September started where August had left-off with raptor migration taking centre stage. Honey Buzzard and Black Kite numbers built rapidly through the first half and Booted Eagle numbers also increased. Of course, not to be out-done, Short-toed Eagles joined the party travelling south and their haunting calls became a feature of a birding day. The high meadow of the Sierra de Libar was now an excellent site to visit, not only were warblers abundant together with flycatchers and Common Redstart, but the area was now being visited daily by a pair of Golden Eagle and their fledged youngster. On one occasion we had the pleasure of watching the resident pair chase another adult from their hunting ground, whilst at the same time the juvenile was attracting the mobbing and playful attention of around 40 Chough! My ringing (banding) session for the month gave me the reward of many Sub-alpine and Bonelli’s Warbler, mostly juveniles and a few Firecrest, but one of my trainees managed to release an adult Hawfinch before it was ringed so a big black mark there, although considering its bill can crack a cherry stone, then I guess fear may have loosened the ringer’s grip!

I had been leading a group tour down to Jimena, Tarifa and the Doñana for the first week (trip report to follow soon in case members of the tour party were getting worried) and apart from enjoying a good bag of species it was pleasing to find the track at La Janda had been repaired and thereby making the area both accessible and more enjoyable. Being away leading a group in Morocco for twelve days meant a large slice of my autumn birding in my local area was impossible. However, life has its compensations such as seeing literally dozens of Eleonora’s Falcon hunting migrants, watching Black-crowned Tchagra and seeing several Bald Ibis – life can be tough sometimes. I think that whilst the autumn migration is a great time to be out and about birding, it also has an almost depressing affect on me. All winter I long for the return of Bee-eaters with their beautiful plumage and distinctive calls, now I watch them flocking and departing Europe for the warmer climates of Africa knowing I will not have the pleasure of their company for at least another six months, sad. As if to brighten my mood a Merlin put in an appearance towards the end of the month, I think this is my earliest sighting as I am almost certain I have not seen them in my area before sometime in October! I had been watching a couple of Lesser Kestrel and a flock of Spotless Starling hawk flying Ants, when the Merlin suddenly joined these species and appeared to be hawking along with the rest of them. After a minute the Merlin tired of Ants and made a dash for one of the Spotless Starling only to be thwarted by mobbing Lesser Kestrels! The whole episode made for great viewing and spectacular flight displays by all three falcons.

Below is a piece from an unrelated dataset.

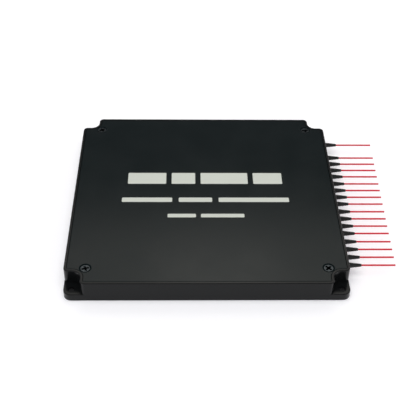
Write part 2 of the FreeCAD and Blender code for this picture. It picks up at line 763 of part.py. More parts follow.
def fanout_outline(sketch):
    """Plan of the fan-out: narrow at the ribbon, full width from the shoulder on."""
    nose = "( fanout_nose / 2 )"
    polygon(
        sketch,
        [
            ("0", f"-1 * {nose}"),
            ("fanout_shoulder", f"-1 * {FANOUT_HALF}"),
            ("fanout_length", f"-1 * {FANOUT_HALF}"),
            ("fanout_length", FANOUT_HALF),
            ("fanout_shoulder", FANOUT_HALF),
            ("0", nose),
        ],
    )


def fanout_body():
    """Potted block that takes the ribbon at its nose and sixteen tails in its back."""
    body = new_body("fanout_body")
    plan = new_sketch(body, "fanout_plan", offset="-1 * fanout_tall / 2")
    fanout_outline(plan)
    pad(body, "fanout_block", plan, "fanout_tall")
    slot = new_sketch(body, "ribbon_entry", "YZ_Plane")
    ribbon_slot(slot)
    pocket(body, "ribbon_mouth", slot, "fanout_shoulder", reverse=True)
    sockets = new_sketch(body, "socket_face", "YZ_Plane", "fanout_length")
    for index in range(OUTPUTS):
        circle(sockets, f"( {(OUTPUTS - 1) / 2 - index} * fanout_pitch )", "0", TAIL_BORE)
    pocket(body, "sockets", sockets, "fanout_socket")
    place(body, FANOUT_X, FANOUT_Y, "boot_axis")


def fanout_plates():
    """Cover on the fan-out, and the foam tape under it."""
    body = new_body("fanout_cover")
    plan = new_sketch(body, "cover_plan")
    fanout_outline(plan)
    pad(body, "cover_plate", plan, "fanout_cover")
    place(body, FANOUT_X, FANOUT_Y, "boot_axis + fanout_tall / 2")

    body = new_body("fanout_tape")
    plan = new_sketch(body, "fanout_tape_plan")
    half = f"( {FANOUT_HALF} - tape_inset )"
    rectangle(plan, "fanout_shoulder", "( fanout_length - tape_inset )", f"-1 * {half}", half)
    pad(body, "fanout_foam", plan, "tape_thickness")
    place(body, FANOUT_X, FANOUT_Y, f"{FANOUT_BASE} - tape_thickness")


# ---------------------------------------------------------------- build


def check_and_write():
    """Stops on any failed object or bad shape, then writes one STEP file for each sub-part."""
    document.recompute()
    for item in document.Objects:
        if {"Invalid", "Error"} & set(item.State):
            raise RuntimeError(f"{item.Label}: {item.State}")
    for part in subparts:
        shape = part.Shape
        if shape.isNull() or not shape.isValid() or len(shape.Solids) != 1:
            raise RuntimeError(f"{part.Label}: not one valid solid")
    os.makedirs("parts", exist_ok=True)
    for part in subparts:
        part.Shape.exportStep(os.path.join("parts", f"{part.Label}.step"))
    print(f"{len(subparts)} sub-parts written")


fill_sheet()
base_tray()
lid()
lid_screws()
boots()
tails()
package_sleeve()
end_plugs()
optical_train()
input_fibre()
chip_support()
package_tape()
output_ribbon()
fanout_body()
fanout_plates()
check_and_write()
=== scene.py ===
"""Looks of a box-type fibre splitter: moulded case, screws, rubber boots and fibre tails."""
import math

import bpy
from mathutils import Matrix, Vector


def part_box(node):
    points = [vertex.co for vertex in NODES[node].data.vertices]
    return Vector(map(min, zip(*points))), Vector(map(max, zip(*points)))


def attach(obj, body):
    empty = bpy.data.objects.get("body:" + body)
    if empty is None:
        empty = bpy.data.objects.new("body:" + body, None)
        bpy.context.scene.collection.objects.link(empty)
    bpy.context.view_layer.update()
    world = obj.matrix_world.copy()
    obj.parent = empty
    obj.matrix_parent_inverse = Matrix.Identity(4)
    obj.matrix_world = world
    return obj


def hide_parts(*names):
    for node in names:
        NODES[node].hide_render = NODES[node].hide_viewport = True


bl_info = {
    "name": "Fibre Splitter Looks",
    "version": (1, 0, 0),
    "blender": (4, 5, 0),
    "location": "3D View > Sidebar > Splitter",
    "description": "Finishes the case, screws, boots, tails and print of a fibre splitter",
    "category": "Object",
}

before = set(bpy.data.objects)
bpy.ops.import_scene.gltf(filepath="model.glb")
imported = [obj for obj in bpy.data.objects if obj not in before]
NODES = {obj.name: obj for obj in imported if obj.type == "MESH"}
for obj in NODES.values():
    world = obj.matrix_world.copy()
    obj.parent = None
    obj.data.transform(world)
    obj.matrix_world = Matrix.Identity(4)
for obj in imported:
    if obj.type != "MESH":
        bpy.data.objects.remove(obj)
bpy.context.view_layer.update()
MM = 0.001
BODY = "root"
BOOTS = sorted(name for name in NODES if name.startswith("boot_"))
TAILS = sorted(name for name in NODES if name.startswith("tail_"))
SCREWS = sorted(name for name in NODES if name.startswith("lid_screw_"))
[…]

October can always be a bit of a damp squib in more ways than one; rain and periods of hard to find birds! Certainly this year the month so far has produced a fair amount of rain, but has also been warm. It has been hard work finding raptors with virtually all our Booted and Short-toed Eagles having departed to Africa. Bonelli’s Eagle and Golden Eagle are still around in expanded winter territories and in family groups, but during the course of November they usually reject the juveniles and these can disperse over vast distances. I again had a period in the first week of the month when I accompanied a small group on one of our short break tours to Morocco. Later I also had a two day tour in the Doñana. Both trips were extremely rewarding and the birds obliged for these tours including such species as Marsh Owl, Caspian Tern, Great White Egret, Audouin’s and Slender-billed Gull, Great Skua, Cory’s and Balearic Shearwater, Marbled Teal, Black Stork and a whole host of other great birds. Locally we have had the arrival recently of wintering Song Thrush and so far a singleton Redwing, Alpine Accentor and Ring Ouzel. We have also had Long-legged Buzzard, but this has been eclipsed by a couple of firsts for the local patch i.e. Pochard (no laughing, these ducks have never been recorded here before) and the star of the show Wallcreeper just up the track behind Montejaque going towards Libar. In addition we are now seeing very large numbers of Black Redstart, some of which will remain through the winter, but most will continue southwards. Black Vulture has been seen around a feeding area near to Old Ronda, whilst a small number of Stone Curlew and Little Bustard were seen Torres Alaquim. So I guess I shouldn’t complain despite loosing our Bee-eaters and getting wet, we still live in an incredible area for birds.